**Information supplied**
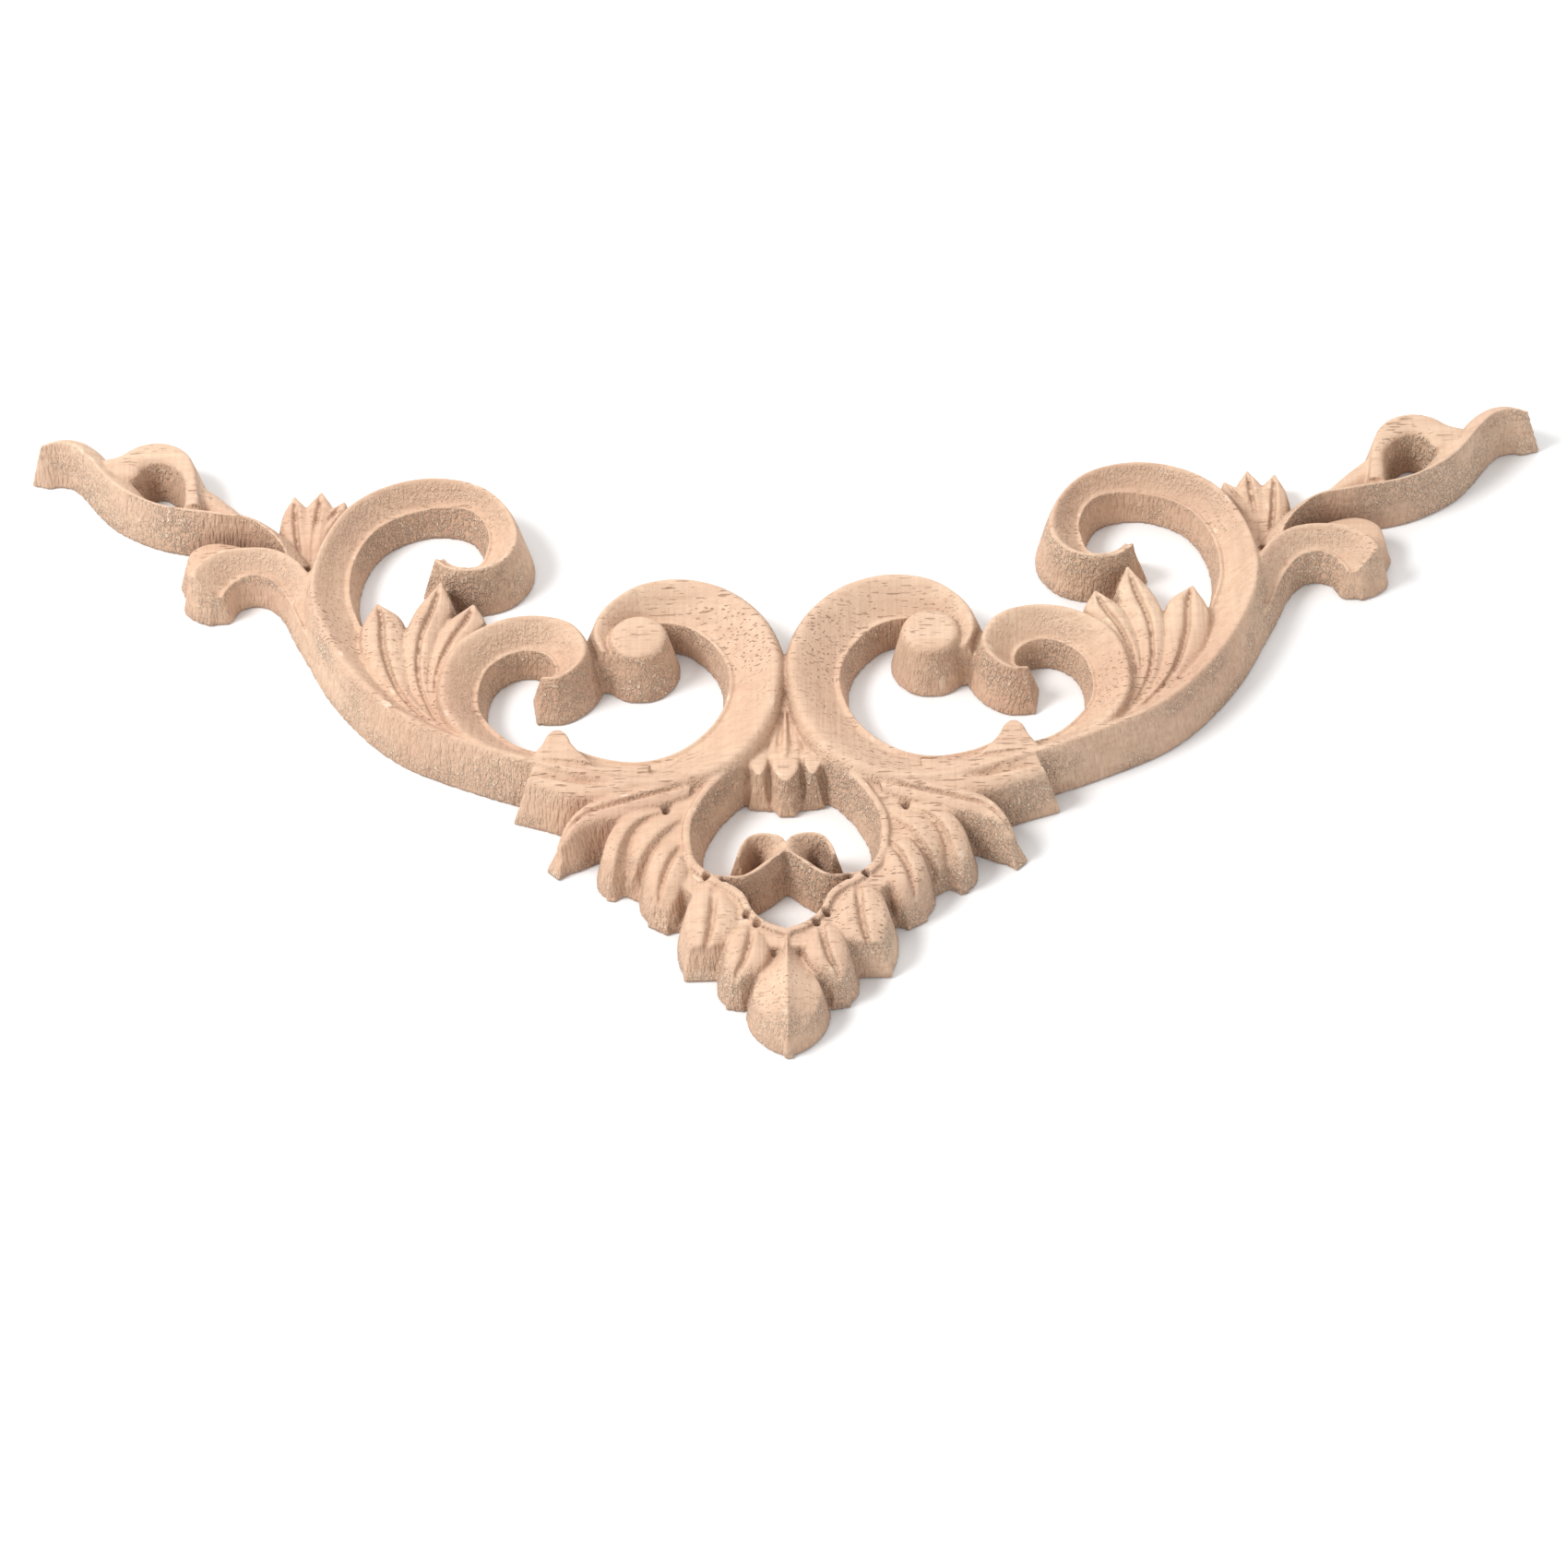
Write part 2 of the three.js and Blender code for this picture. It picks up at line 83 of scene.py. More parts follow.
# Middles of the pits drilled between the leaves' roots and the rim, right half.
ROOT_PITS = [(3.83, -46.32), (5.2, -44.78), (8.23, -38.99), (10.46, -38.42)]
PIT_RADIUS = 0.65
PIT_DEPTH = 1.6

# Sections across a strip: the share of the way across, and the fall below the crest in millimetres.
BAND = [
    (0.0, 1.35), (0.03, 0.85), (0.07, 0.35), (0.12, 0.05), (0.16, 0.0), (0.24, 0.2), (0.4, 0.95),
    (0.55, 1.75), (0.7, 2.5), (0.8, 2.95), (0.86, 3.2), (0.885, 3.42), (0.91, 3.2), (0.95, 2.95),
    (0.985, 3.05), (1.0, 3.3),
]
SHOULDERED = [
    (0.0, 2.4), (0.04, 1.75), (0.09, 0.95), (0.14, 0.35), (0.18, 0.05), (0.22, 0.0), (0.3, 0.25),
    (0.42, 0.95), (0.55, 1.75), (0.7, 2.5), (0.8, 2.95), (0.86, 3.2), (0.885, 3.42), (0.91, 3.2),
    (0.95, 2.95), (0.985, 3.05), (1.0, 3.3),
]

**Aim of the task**
Extract all of the data shown above without alteration.

**Finished answer**
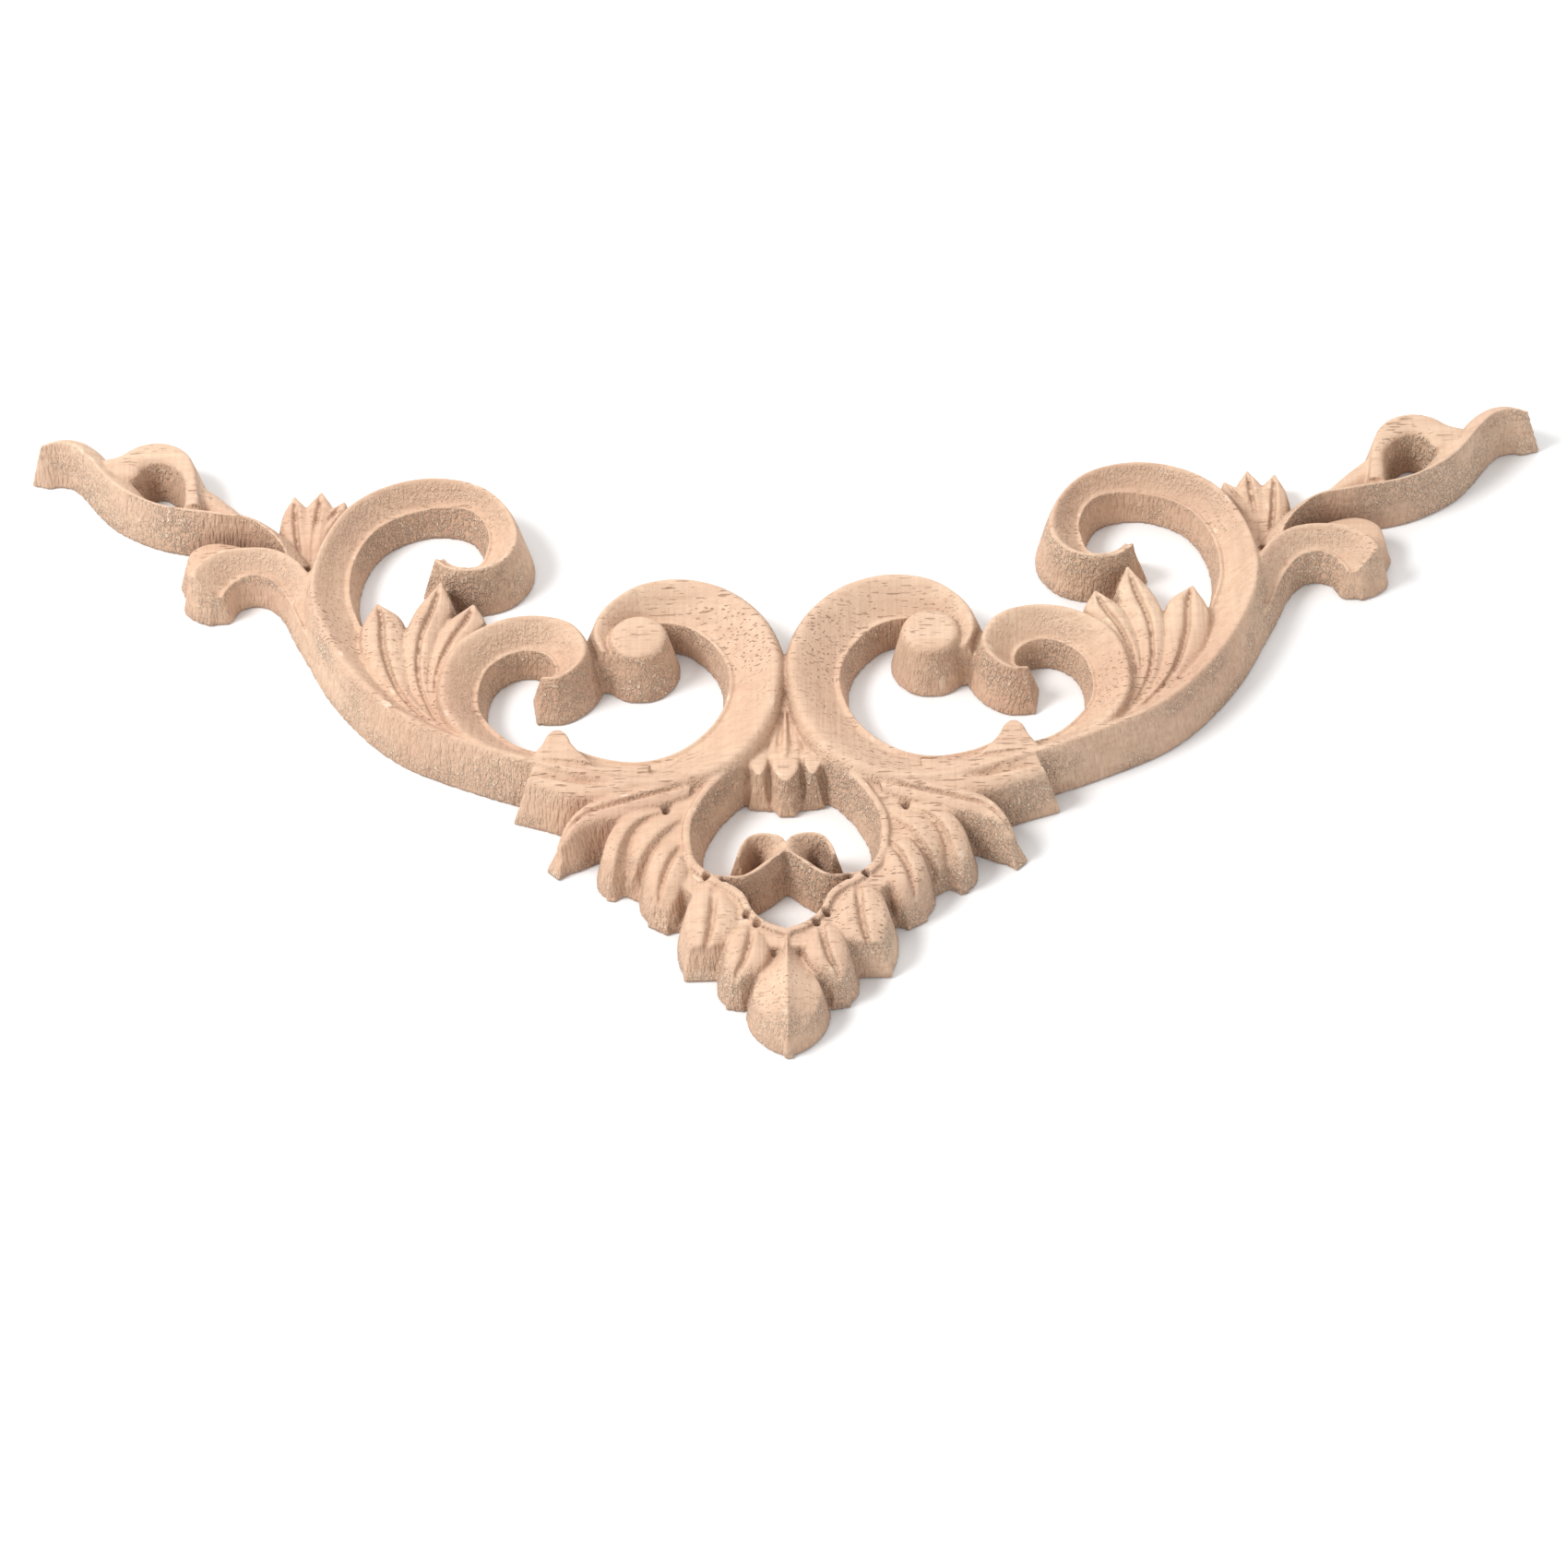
Write part 2 of the three.js and Blender code for this picture. It picks up at line 83 of scene.py. More parts follow.
# Middles of the pits drilled between the leaves' roots and the rim, right half.
ROOT_PITS = [(3.83, -46.32), (5.2, -44.78), (8.23, -38.99), (10.46, -38.42)]
PIT_RADIUS = 0.65
PIT_DEPTH = 1.6

# Sections across a strip: the share of the way across, and the fall below the crest in millimetres.
BAND = [
    (0.0, 1.35), (0.03, 0.85), (0.07, 0.35), (0.12, 0.05), (0.16, 0.0), (0.24, 0.2), (0.4, 0.95),
    (0.55, 1.75), (0.7, 2.5), (0.8, 2.95), (0.86, 3.2), (0.885, 3.42), (0.91, 3.2), (0.95, 2.95),
    (0.985, 3.05), (1.0, 3.3),
]
SHOULDERED = [
    (0.0, 2.4), (0.04, 1.75), (0.09, 0.95), (0.14, 0.35), (0.18, 0.05), (0.22, 0.0), (0.3, 0.25),
    (0.42, 0.95), (0.55, 1.75), (0.7, 2.5), (0.8, 2.95), (0.86, 3.2), (0.885, 3.42), (0.91, 3.2),
    (0.95, 2.95), (0.985, 3.05), (1.0, 3.3),
]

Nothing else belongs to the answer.